Dataset section.

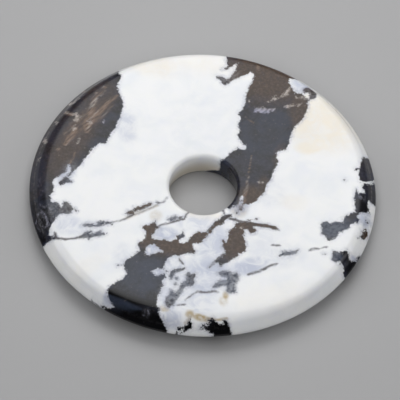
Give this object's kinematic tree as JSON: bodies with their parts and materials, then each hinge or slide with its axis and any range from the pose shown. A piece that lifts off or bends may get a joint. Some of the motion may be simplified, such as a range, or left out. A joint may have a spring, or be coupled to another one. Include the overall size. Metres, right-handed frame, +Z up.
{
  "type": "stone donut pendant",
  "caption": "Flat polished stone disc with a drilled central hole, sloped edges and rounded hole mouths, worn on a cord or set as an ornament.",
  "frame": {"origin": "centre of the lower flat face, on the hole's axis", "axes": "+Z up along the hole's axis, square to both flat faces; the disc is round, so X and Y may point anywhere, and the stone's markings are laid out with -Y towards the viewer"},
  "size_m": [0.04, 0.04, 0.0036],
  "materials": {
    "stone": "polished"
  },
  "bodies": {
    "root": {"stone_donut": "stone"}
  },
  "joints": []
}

Stated task. Print the whole listing again, exactly.

Result of the exercise.
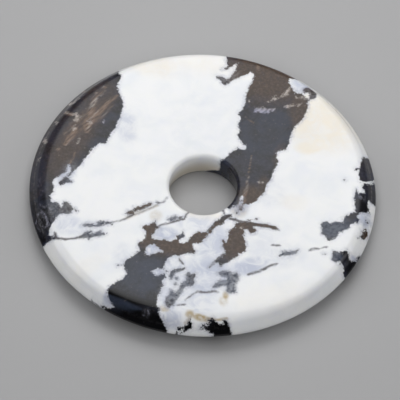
Give this object's kinematic tree as JSON: bodies with their parts and materials, then each hinge or slide with its axis and any range from the pose shown. A piece that lifts off or bends may get a joint. Some of the motion may be simplified, such as a range, or left out. A joint may have a spring, or be coupled to another one. Include the overall size. Metres, right-handed frame, +Z up.
{
  "type": "stone donut pendant",
  "caption": "Flat polished stone disc with a drilled central hole, sloped edges and rounded hole mouths, worn on a cord or set as an ornament.",
  "frame": {"origin": "centre of the lower flat face, on the hole's axis", "axes": "+Z up along the hole's axis, square to both flat faces; the disc is round, so X and Y may point anywhere, and the stone's markings are laid out with -Y towards the viewer"},
  "size_m": [0.04, 0.04, 0.0036],
  "materials": {
    "stone": "polished"
  },
  "bodies": {
    "root": {"stone_donut": "stone"}
  },
  "joints": []
}